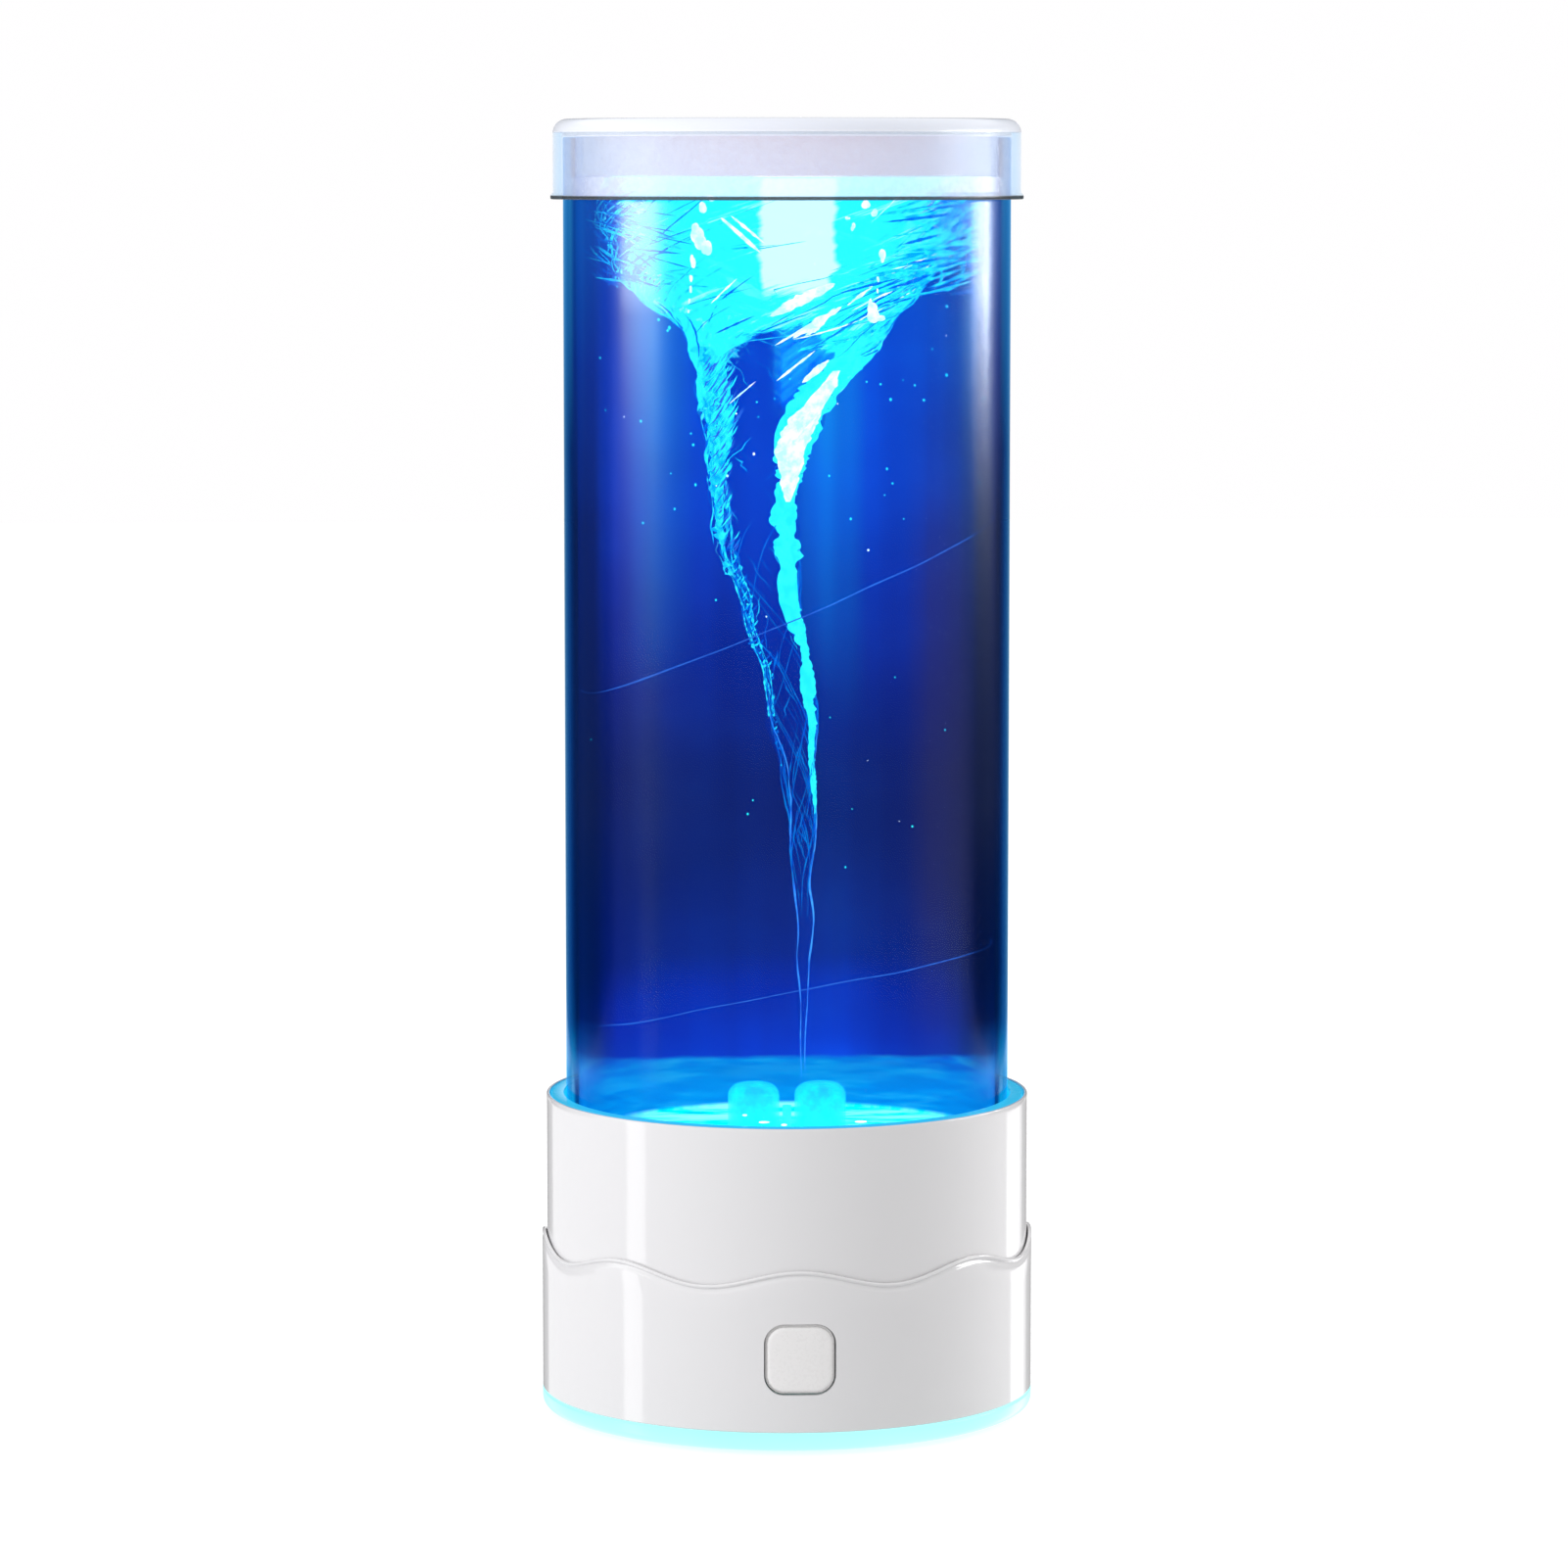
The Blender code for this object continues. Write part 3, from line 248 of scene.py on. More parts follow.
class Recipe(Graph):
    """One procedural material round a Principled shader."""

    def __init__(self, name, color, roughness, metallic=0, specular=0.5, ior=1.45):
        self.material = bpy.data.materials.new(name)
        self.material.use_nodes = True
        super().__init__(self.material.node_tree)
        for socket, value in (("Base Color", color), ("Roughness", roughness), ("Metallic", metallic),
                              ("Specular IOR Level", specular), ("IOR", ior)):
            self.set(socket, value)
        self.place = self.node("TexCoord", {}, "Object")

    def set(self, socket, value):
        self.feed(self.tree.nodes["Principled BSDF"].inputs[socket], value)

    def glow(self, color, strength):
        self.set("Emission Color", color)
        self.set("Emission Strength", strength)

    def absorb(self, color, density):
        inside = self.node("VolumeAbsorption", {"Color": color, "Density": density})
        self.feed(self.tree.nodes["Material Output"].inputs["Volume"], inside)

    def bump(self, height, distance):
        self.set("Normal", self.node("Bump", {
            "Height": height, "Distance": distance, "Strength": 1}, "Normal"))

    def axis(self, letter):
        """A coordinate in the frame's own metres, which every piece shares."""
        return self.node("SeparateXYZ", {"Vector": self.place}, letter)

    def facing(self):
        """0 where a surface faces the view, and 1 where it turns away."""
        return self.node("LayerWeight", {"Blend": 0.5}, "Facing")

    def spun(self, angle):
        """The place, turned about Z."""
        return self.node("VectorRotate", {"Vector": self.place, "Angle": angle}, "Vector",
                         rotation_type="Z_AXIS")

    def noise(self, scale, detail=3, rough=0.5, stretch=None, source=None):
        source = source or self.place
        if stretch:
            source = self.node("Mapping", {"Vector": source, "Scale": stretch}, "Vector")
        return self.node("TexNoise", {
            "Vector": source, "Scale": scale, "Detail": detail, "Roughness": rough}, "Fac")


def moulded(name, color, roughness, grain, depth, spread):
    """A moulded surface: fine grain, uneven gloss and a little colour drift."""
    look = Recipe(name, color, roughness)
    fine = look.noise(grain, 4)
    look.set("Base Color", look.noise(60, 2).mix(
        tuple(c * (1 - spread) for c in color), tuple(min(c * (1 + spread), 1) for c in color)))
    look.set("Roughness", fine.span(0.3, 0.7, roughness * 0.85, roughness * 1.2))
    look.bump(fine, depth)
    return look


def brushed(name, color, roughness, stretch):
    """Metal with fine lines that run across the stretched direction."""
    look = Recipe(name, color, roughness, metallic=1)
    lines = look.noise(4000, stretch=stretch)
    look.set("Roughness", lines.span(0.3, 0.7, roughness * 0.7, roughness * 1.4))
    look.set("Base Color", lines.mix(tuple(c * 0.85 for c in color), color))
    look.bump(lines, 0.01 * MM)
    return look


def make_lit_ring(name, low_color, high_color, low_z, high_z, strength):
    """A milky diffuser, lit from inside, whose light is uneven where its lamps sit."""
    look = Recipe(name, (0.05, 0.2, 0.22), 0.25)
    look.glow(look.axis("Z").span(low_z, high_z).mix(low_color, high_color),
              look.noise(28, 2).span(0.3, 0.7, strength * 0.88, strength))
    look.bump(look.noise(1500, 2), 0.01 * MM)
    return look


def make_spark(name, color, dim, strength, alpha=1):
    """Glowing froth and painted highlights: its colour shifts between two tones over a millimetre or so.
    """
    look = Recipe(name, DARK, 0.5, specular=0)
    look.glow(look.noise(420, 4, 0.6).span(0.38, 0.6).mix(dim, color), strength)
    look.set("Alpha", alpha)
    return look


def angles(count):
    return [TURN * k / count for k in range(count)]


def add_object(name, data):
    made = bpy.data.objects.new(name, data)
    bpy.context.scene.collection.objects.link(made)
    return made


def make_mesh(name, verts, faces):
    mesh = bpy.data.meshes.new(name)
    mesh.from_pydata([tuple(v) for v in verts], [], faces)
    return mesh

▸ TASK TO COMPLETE
Restate the data above exactly, keeping each word as it stands.

▸ RESULT OF THE EXERCISE
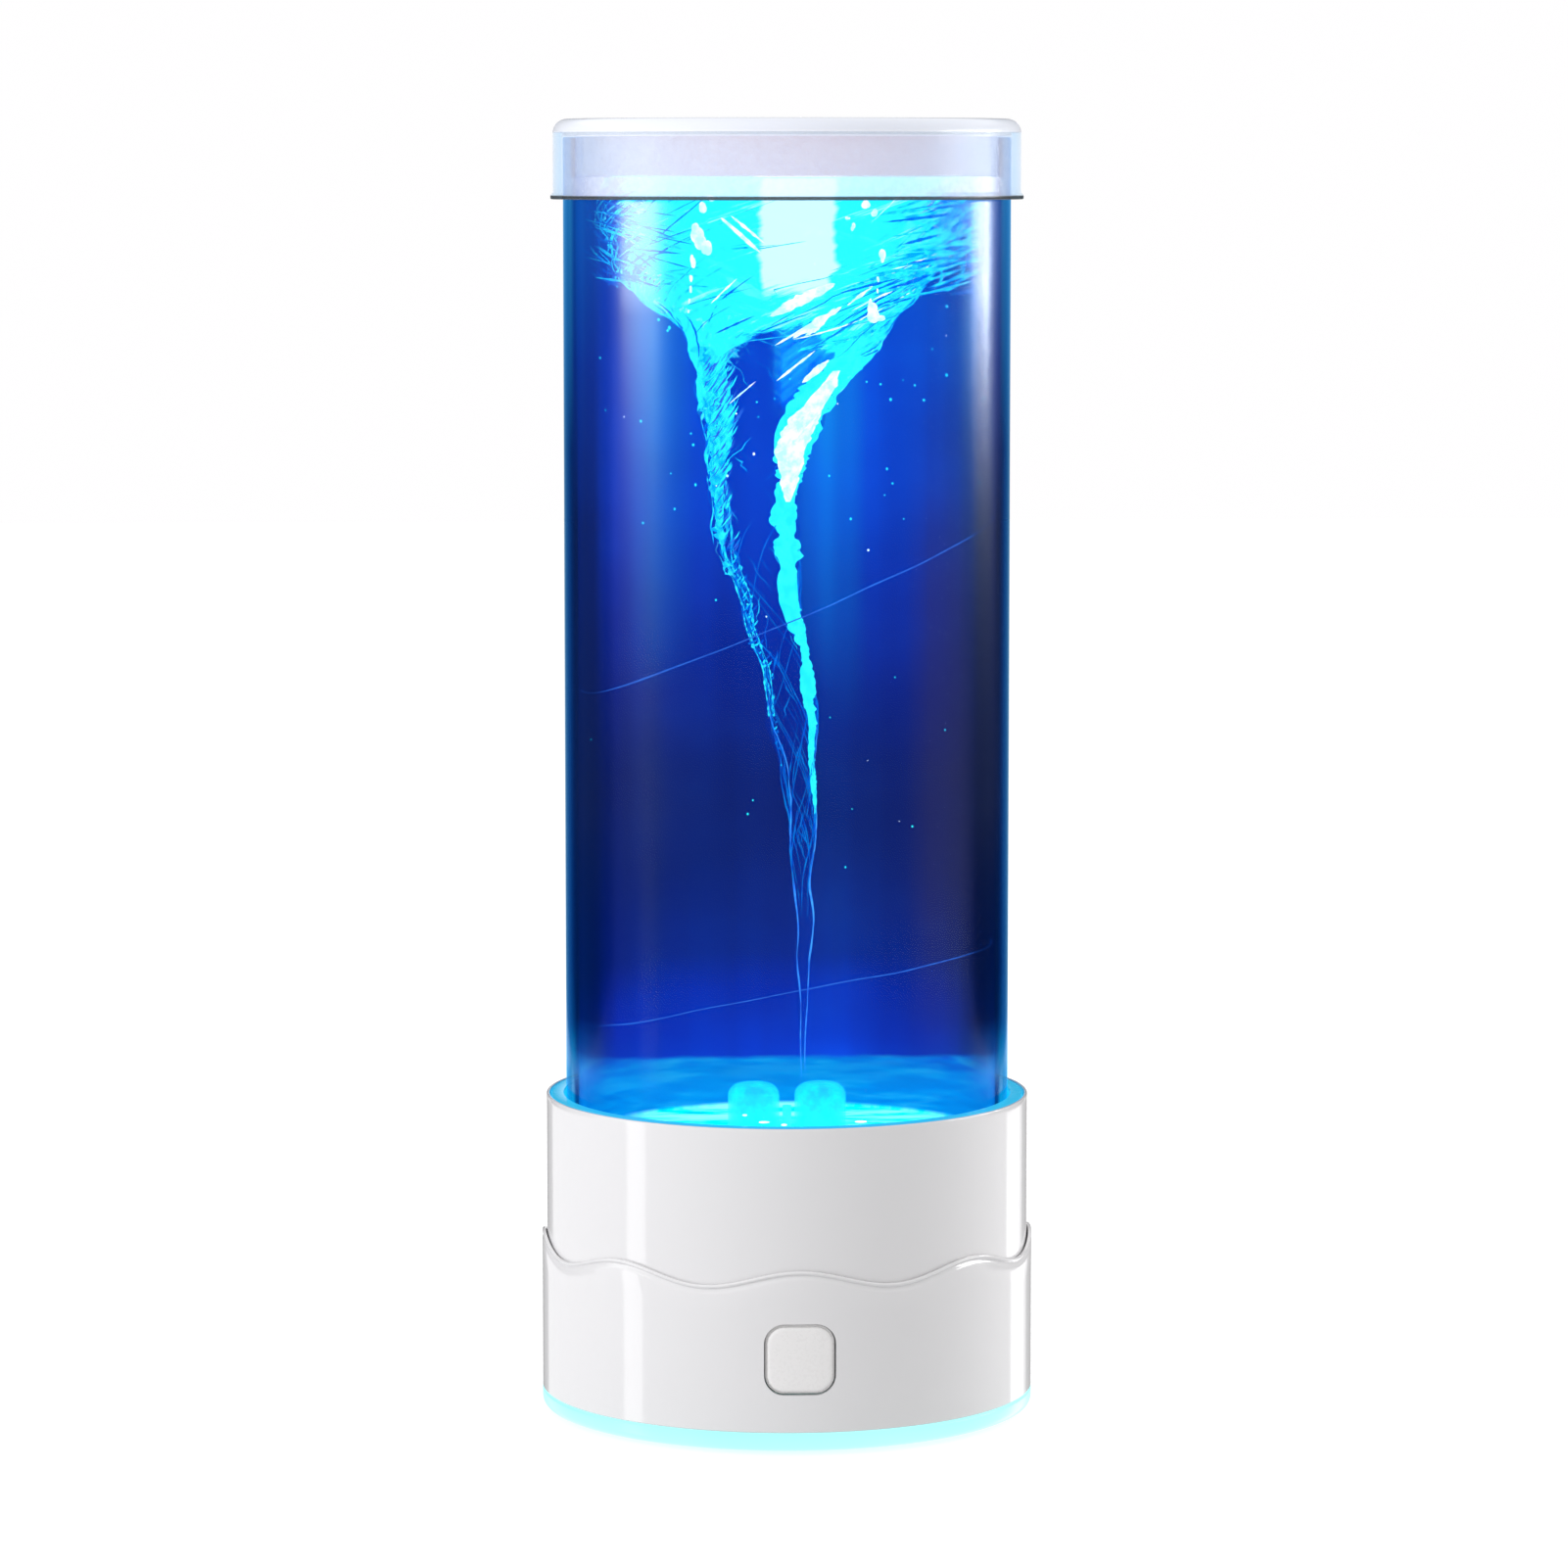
The Blender code for this object continues. Write part 3, from line 248 of scene.py on. More parts follow.
class Recipe(Graph):
    """One procedural material round a Principled shader."""

    def __init__(self, name, color, roughness, metallic=0, specular=0.5, ior=1.45):
        self.material = bpy.data.materials.new(name)
        self.material.use_nodes = True
        super().__init__(self.material.node_tree)
        for socket, value in (("Base Color", color), ("Roughness", roughness), ("Metallic", metallic),
                              ("Specular IOR Level", specular), ("IOR", ior)):
            self.set(socket, value)
        self.place = self.node("TexCoord", {}, "Object")

    def set(self, socket, value):
        self.feed(self.tree.nodes["Principled BSDF"].inputs[socket], value)

    def glow(self, color, strength):
        self.set("Emission Color", color)
        self.set("Emission Strength", strength)

    def absorb(self, color, density):
        inside = self.node("VolumeAbsorption", {"Color": color, "Density": density})
        self.feed(self.tree.nodes["Material Output"].inputs["Volume"], inside)

    def bump(self, height, distance):
        self.set("Normal", self.node("Bump", {
            "Height": height, "Distance": distance, "Strength": 1}, "Normal"))

    def axis(self, letter):
        """A coordinate in the frame's own metres, which every piece shares."""
        return self.node("SeparateXYZ", {"Vector": self.place}, letter)

    def facing(self):
        """0 where a surface faces the view, and 1 where it turns away."""
        return self.node("LayerWeight", {"Blend": 0.5}, "Facing")

    def spun(self, angle):
        """The place, turned about Z."""
        return self.node("VectorRotate", {"Vector": self.place, "Angle": angle}, "Vector",
                         rotation_type="Z_AXIS")

    def noise(self, scale, detail=3, rough=0.5, stretch=None, source=None):
        source = source or self.place
        if stretch:
            source = self.node("Mapping", {"Vector": source, "Scale": stretch}, "Vector")
        return self.node("TexNoise", {
            "Vector": source, "Scale": scale, "Detail": detail, "Roughness": rough}, "Fac")


def moulded(name, color, roughness, grain, depth, spread):
    """A moulded surface: fine grain, uneven gloss and a little colour drift."""
    look = Recipe(name, color, roughness)
    fine = look.noise(grain, 4)
    look.set("Base Color", look.noise(60, 2).mix(
        tuple(c * (1 - spread) for c in color), tuple(min(c * (1 + spread), 1) for c in color)))
    look.set("Roughness", fine.span(0.3, 0.7, roughness * 0.85, roughness * 1.2))
    look.bump(fine, depth)
    return look


def brushed(name, color, roughness, stretch):
    """Metal with fine lines that run across the stretched direction."""
    look = Recipe(name, color, roughness, metallic=1)
    lines = look.noise(4000, stretch=stretch)
    look.set("Roughness", lines.span(0.3, 0.7, roughness * 0.7, roughness * 1.4))
    look.set("Base Color", lines.mix(tuple(c * 0.85 for c in color), color))
    look.bump(lines, 0.01 * MM)
    return look


def make_lit_ring(name, low_color, high_color, low_z, high_z, strength):
    """A milky diffuser, lit from inside, whose light is uneven where its lamps sit."""
    look = Recipe(name, (0.05, 0.2, 0.22), 0.25)
    look.glow(look.axis("Z").span(low_z, high_z).mix(low_color, high_color),
              look.noise(28, 2).span(0.3, 0.7, strength * 0.88, strength))
    look.bump(look.noise(1500, 2), 0.01 * MM)
    return look


def make_spark(name, color, dim, strength, alpha=1):
    """Glowing froth and painted highlights: its colour shifts between two tones over a millimetre or so.
    """
    look = Recipe(name, DARK, 0.5, specular=0)
    look.glow(look.noise(420, 4, 0.6).span(0.38, 0.6).mix(dim, color), strength)
    look.set("Alpha", alpha)
    return look


def angles(count):
    return [TURN * k / count for k in range(count)]


def add_object(name, data):
    made = bpy.data.objects.new(name, data)
    bpy.context.scene.collection.objects.link(made)
    return made


def make_mesh(name, verts, faces):
    mesh = bpy.data.meshes.new(name)
    mesh.from_pydata([tuple(v) for v in verts], [], faces)
    return mesh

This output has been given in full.